___ DATASET CONTENT
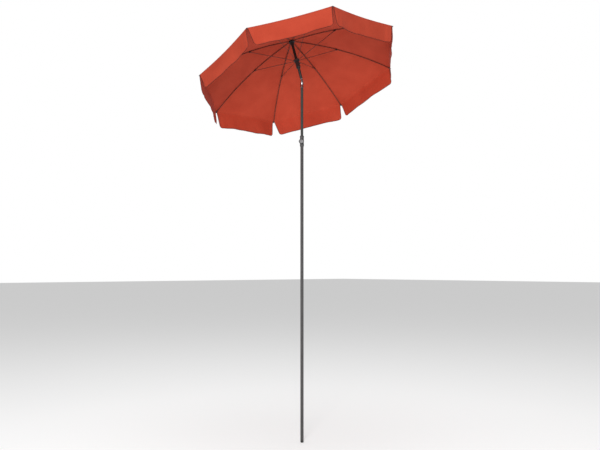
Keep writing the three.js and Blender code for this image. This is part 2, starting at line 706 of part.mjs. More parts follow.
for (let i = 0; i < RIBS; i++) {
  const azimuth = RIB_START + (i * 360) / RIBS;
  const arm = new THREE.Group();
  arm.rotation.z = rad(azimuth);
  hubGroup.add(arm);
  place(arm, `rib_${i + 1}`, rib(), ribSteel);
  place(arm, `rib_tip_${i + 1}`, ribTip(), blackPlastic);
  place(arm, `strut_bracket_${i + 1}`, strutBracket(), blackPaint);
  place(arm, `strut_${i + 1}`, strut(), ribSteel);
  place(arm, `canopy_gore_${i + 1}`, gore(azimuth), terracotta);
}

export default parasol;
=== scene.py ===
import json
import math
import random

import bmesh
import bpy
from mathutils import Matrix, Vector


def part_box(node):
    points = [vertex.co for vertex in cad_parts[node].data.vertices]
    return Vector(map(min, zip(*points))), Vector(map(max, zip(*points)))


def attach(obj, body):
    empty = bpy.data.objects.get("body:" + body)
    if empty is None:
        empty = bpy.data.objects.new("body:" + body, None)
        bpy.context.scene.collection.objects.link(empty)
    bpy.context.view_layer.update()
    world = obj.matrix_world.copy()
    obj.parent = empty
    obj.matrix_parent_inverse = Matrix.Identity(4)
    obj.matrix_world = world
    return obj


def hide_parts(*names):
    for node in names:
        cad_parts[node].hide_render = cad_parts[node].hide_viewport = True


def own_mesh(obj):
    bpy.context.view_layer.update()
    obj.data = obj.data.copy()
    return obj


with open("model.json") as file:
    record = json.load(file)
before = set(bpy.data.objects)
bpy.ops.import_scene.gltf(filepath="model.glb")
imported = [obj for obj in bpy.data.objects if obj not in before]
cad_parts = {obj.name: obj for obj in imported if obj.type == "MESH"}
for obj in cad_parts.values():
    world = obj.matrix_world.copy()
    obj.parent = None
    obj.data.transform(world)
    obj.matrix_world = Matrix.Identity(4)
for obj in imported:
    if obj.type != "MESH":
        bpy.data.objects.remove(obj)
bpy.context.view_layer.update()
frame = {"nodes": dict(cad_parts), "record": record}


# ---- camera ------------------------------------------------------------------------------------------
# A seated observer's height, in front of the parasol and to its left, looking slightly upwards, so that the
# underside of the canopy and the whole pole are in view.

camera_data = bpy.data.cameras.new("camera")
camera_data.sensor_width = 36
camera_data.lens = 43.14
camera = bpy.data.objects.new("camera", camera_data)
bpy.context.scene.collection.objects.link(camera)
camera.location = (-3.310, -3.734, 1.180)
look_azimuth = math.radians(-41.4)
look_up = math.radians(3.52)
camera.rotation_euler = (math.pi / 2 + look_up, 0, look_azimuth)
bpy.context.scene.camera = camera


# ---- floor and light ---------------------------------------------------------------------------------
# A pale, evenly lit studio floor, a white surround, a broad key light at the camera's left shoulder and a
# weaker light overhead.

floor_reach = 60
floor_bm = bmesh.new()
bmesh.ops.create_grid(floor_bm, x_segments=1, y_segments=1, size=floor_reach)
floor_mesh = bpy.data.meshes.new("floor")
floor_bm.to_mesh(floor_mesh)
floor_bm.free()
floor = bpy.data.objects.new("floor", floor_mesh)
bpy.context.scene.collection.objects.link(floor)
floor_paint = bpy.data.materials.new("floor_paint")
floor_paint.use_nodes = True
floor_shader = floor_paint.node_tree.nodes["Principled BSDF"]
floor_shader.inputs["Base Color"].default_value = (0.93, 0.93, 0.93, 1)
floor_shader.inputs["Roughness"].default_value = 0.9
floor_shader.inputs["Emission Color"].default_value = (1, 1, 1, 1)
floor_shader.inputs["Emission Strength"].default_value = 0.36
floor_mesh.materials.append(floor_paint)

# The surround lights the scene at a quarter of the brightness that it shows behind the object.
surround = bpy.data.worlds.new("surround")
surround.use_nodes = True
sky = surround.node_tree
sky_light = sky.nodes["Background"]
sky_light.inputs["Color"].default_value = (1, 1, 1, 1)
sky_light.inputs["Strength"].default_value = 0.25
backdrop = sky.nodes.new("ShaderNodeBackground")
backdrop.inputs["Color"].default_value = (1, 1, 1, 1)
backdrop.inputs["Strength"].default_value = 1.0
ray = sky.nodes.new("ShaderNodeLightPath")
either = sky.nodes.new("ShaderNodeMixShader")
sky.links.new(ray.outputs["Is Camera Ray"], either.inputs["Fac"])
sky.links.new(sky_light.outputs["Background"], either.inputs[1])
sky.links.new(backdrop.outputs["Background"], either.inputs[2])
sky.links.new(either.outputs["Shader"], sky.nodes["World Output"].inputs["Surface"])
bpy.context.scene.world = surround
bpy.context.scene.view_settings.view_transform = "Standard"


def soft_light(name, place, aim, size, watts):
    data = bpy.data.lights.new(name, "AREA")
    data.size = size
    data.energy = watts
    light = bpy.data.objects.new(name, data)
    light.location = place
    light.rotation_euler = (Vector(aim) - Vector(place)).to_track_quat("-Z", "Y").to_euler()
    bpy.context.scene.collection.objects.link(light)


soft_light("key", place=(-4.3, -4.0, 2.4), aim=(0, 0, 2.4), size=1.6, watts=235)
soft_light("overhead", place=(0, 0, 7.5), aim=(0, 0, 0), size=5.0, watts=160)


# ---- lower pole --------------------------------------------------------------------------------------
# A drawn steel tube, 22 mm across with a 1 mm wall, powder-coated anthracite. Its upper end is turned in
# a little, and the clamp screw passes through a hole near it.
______
TASK: In the listing above, locate the line with "const arm = new THREE.Group();" and the line with "bpy.context.scene.collection.objects.link(empty)", then extract exactly those lines and every line between them, and nothing more.

TASK OUTPUT:
  const arm = new THREE.Group();
  arm.rotation.z = rad(azimuth);
  hubGroup.add(arm);
  place(arm, `rib_${i + 1}`, rib(), ribSteel);
  place(arm, `rib_tip_${i + 1}`, ribTip(), blackPlastic);
  place(arm, `strut_bracket_${i + 1}`, strutBracket(), blackPaint);
  place(arm, `strut_${i + 1}`, strut(), ribSteel);
  place(arm, `canopy_gore_${i + 1}`, gore(azimuth), terracotta);
}

export default parasol;
=== scene.py ===
import json
import math
import random

import bmesh
import bpy
from mathutils import Matrix, Vector


def part_box(node):
    points = [vertex.co for vertex in cad_parts[node].data.vertices]
    return Vector(map(min, zip(*points))), Vector(map(max, zip(*points)))


def attach(obj, body):
    empty = bpy.data.objects.get("body:" + body)
    if empty is None:
        empty = bpy.data.objects.new("body:" + body, None)
        bpy.context.scene.collection.objects.link(empty)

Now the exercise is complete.